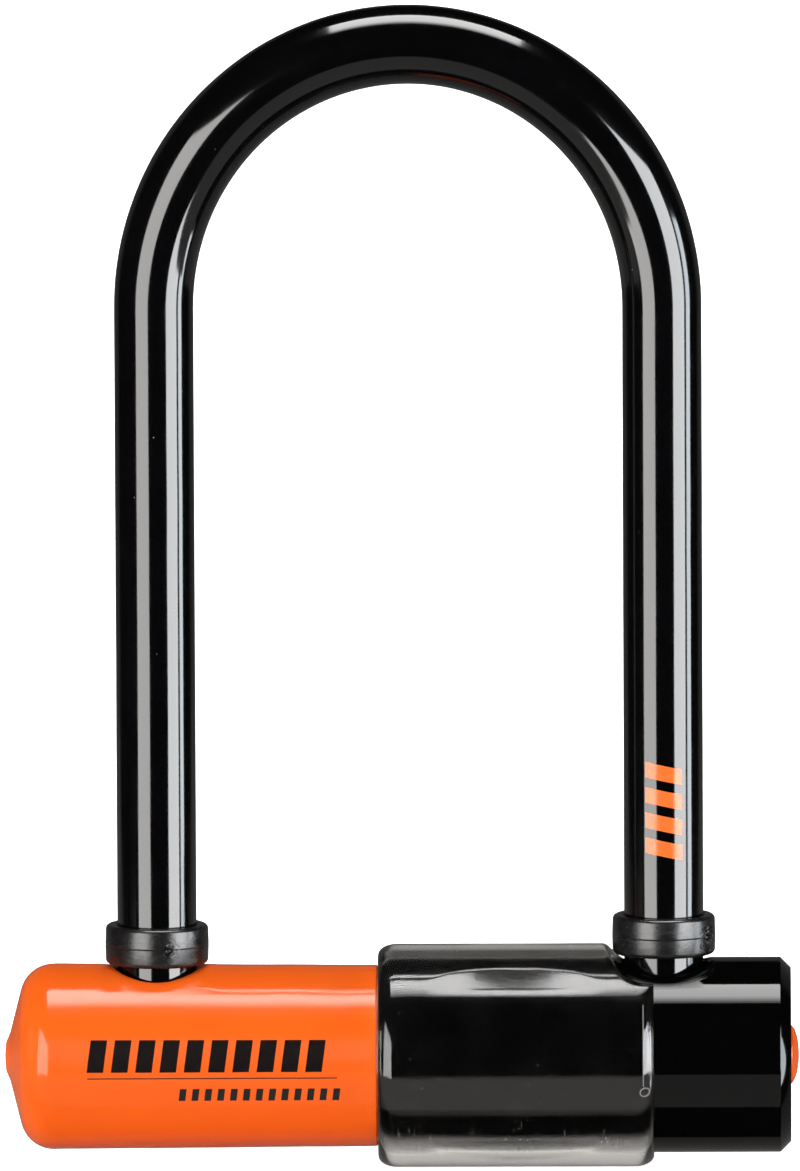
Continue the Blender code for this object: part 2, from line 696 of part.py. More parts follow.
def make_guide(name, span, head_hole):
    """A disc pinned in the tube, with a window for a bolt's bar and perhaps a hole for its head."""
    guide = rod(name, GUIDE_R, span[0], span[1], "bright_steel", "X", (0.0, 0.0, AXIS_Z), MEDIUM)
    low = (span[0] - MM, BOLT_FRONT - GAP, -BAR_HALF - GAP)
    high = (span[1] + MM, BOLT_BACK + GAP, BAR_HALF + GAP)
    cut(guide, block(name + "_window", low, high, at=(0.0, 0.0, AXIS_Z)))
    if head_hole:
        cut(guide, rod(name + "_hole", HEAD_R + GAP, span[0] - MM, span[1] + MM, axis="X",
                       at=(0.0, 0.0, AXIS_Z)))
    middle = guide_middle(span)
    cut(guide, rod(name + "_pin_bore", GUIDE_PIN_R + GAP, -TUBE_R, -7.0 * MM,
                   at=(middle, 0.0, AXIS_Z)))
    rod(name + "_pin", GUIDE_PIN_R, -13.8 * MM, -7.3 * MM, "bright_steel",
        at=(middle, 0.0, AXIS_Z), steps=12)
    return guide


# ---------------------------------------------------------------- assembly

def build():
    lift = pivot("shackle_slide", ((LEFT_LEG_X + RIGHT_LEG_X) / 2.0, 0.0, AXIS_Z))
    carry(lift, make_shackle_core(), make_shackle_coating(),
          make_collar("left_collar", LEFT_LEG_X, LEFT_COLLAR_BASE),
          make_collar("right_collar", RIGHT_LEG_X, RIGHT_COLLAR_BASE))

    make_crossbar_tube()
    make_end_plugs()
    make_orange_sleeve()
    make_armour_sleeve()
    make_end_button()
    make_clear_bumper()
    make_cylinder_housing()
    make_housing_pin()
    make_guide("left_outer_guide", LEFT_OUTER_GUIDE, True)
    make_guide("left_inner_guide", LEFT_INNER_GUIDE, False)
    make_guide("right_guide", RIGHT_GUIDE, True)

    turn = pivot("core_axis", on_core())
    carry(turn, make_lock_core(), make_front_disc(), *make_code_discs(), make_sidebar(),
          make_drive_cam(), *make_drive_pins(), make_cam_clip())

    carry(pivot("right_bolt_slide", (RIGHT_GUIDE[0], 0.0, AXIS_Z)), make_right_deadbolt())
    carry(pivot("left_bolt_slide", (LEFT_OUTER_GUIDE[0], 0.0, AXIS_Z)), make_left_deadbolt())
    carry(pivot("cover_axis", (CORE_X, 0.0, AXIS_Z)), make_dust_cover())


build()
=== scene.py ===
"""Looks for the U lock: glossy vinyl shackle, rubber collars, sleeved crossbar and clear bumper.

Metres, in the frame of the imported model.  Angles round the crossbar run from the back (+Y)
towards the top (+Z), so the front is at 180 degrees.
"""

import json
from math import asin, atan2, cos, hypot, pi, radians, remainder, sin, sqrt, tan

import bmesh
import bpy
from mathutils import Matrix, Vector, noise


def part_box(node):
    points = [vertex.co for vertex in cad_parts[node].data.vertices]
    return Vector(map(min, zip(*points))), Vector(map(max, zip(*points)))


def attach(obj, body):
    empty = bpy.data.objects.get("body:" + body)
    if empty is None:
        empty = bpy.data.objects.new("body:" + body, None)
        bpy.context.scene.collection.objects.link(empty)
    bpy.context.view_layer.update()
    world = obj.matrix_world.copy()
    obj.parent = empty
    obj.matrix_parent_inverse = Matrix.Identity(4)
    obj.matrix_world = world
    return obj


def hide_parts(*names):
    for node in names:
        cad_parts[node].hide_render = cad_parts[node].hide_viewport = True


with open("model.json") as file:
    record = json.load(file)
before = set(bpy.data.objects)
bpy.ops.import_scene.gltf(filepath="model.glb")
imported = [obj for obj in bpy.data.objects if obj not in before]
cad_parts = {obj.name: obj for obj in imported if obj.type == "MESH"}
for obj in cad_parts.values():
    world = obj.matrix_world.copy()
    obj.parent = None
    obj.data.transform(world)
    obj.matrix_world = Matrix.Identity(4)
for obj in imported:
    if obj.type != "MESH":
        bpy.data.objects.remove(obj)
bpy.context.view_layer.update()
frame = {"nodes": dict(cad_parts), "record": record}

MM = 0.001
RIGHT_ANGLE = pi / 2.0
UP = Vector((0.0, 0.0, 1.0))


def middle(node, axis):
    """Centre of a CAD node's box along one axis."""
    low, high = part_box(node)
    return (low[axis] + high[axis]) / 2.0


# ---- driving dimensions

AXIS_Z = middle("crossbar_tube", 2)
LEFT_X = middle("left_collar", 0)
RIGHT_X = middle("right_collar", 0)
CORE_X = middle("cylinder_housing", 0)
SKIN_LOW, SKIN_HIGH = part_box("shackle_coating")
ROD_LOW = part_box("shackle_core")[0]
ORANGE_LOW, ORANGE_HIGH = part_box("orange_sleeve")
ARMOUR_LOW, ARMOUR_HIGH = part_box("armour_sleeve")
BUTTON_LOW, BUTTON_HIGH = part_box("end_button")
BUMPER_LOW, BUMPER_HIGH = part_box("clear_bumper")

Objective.
Each line of the listing should be copied exactly.

Written answer.
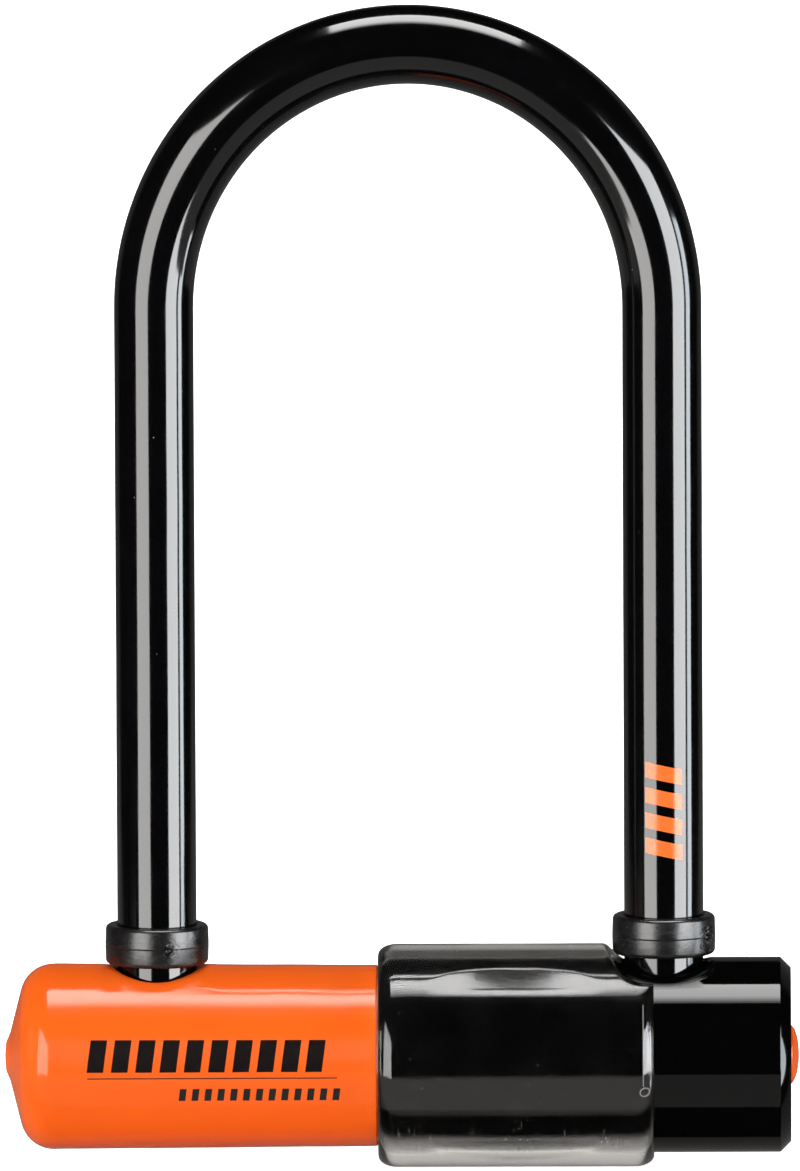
Continue the Blender code for this object: part 2, from line 696 of part.py. More parts follow.
def make_guide(name, span, head_hole):
    """A disc pinned in the tube, with a window for a bolt's bar and perhaps a hole for its head."""
    guide = rod(name, GUIDE_R, span[0], span[1], "bright_steel", "X", (0.0, 0.0, AXIS_Z), MEDIUM)
    low = (span[0] - MM, BOLT_FRONT - GAP, -BAR_HALF - GAP)
    high = (span[1] + MM, BOLT_BACK + GAP, BAR_HALF + GAP)
    cut(guide, block(name + "_window", low, high, at=(0.0, 0.0, AXIS_Z)))
    if head_hole:
        cut(guide, rod(name + "_hole", HEAD_R + GAP, span[0] - MM, span[1] + MM, axis="X",
                       at=(0.0, 0.0, AXIS_Z)))
    middle = guide_middle(span)
    cut(guide, rod(name + "_pin_bore", GUIDE_PIN_R + GAP, -TUBE_R, -7.0 * MM,
                   at=(middle, 0.0, AXIS_Z)))
    rod(name + "_pin", GUIDE_PIN_R, -13.8 * MM, -7.3 * MM, "bright_steel",
        at=(middle, 0.0, AXIS_Z), steps=12)
    return guide


# ---------------------------------------------------------------- assembly

def build():
    lift = pivot("shackle_slide", ((LEFT_LEG_X + RIGHT_LEG_X) / 2.0, 0.0, AXIS_Z))
    carry(lift, make_shackle_core(), make_shackle_coating(),
          make_collar("left_collar", LEFT_LEG_X, LEFT_COLLAR_BASE),
          make_collar("right_collar", RIGHT_LEG_X, RIGHT_COLLAR_BASE))

    make_crossbar_tube()
    make_end_plugs()
    make_orange_sleeve()
    make_armour_sleeve()
    make_end_button()
    make_clear_bumper()
    make_cylinder_housing()
    make_housing_pin()
    make_guide("left_outer_guide", LEFT_OUTER_GUIDE, True)
    make_guide("left_inner_guide", LEFT_INNER_GUIDE, False)
    make_guide("right_guide", RIGHT_GUIDE, True)

    turn = pivot("core_axis", on_core())
    carry(turn, make_lock_core(), make_front_disc(), *make_code_discs(), make_sidebar(),
          make_drive_cam(), *make_drive_pins(), make_cam_clip())

    carry(pivot("right_bolt_slide", (RIGHT_GUIDE[0], 0.0, AXIS_Z)), make_right_deadbolt())
    carry(pivot("left_bolt_slide", (LEFT_OUTER_GUIDE[0], 0.0, AXIS_Z)), make_left_deadbolt())
    carry(pivot("cover_axis", (CORE_X, 0.0, AXIS_Z)), make_dust_cover())


build()
=== scene.py ===
"""Looks for the U lock: glossy vinyl shackle, rubber collars, sleeved crossbar and clear bumper.

Metres, in the frame of the imported model.  Angles round the crossbar run from the back (+Y)
towards the top (+Z), so the front is at 180 degrees.
"""

import json
from math import asin, atan2, cos, hypot, pi, radians, remainder, sin, sqrt, tan

import bmesh
import bpy
from mathutils import Matrix, Vector, noise


def part_box(node):
    points = [vertex.co for vertex in cad_parts[node].data.vertices]
    return Vector(map(min, zip(*points))), Vector(map(max, zip(*points)))


def attach(obj, body):
    empty = bpy.data.objects.get("body:" + body)
    if empty is None:
        empty = bpy.data.objects.new("body:" + body, None)
        bpy.context.scene.collection.objects.link(empty)
    bpy.context.view_layer.update()
    world = obj.matrix_world.copy()
    obj.parent = empty
    obj.matrix_parent_inverse = Matrix.Identity(4)
    obj.matrix_world = world
    return obj


def hide_parts(*names):
    for node in names:
        cad_parts[node].hide_render = cad_parts[node].hide_viewport = True


with open("model.json") as file:
    record = json.load(file)
before = set(bpy.data.objects)
bpy.ops.import_scene.gltf(filepath="model.glb")
imported = [obj for obj in bpy.data.objects if obj not in before]
cad_parts = {obj.name: obj for obj in imported if obj.type == "MESH"}
for obj in cad_parts.values():
    world = obj.matrix_world.copy()
    obj.parent = None
    obj.data.transform(world)
    obj.matrix_world = Matrix.Identity(4)
for obj in imported:
    if obj.type != "MESH":
        bpy.data.objects.remove(obj)
bpy.context.view_layer.update()
frame = {"nodes": dict(cad_parts), "record": record}

MM = 0.001
RIGHT_ANGLE = pi / 2.0
UP = Vector((0.0, 0.0, 1.0))


def middle(node, axis):
    """Centre of a CAD node's box along one axis."""
    low, high = part_box(node)
    return (low[axis] + high[axis]) / 2.0


# ---- driving dimensions

AXIS_Z = middle("crossbar_tube", 2)
LEFT_X = middle("left_collar", 0)
RIGHT_X = middle("right_collar", 0)
CORE_X = middle("cylinder_housing", 0)
SKIN_LOW, SKIN_HIGH = part_box("shackle_coating")
ROD_LOW = part_box("shackle_core")[0]
ORANGE_LOW, ORANGE_HIGH = part_box("orange_sleeve")
ARMOUR_LOW, ARMOUR_HIGH = part_box("armour_sleeve")
BUTTON_LOW, BUTTON_HIGH = part_box("end_button")
BUMPER_LOW, BUMPER_HIGH = part_box("clear_bumper")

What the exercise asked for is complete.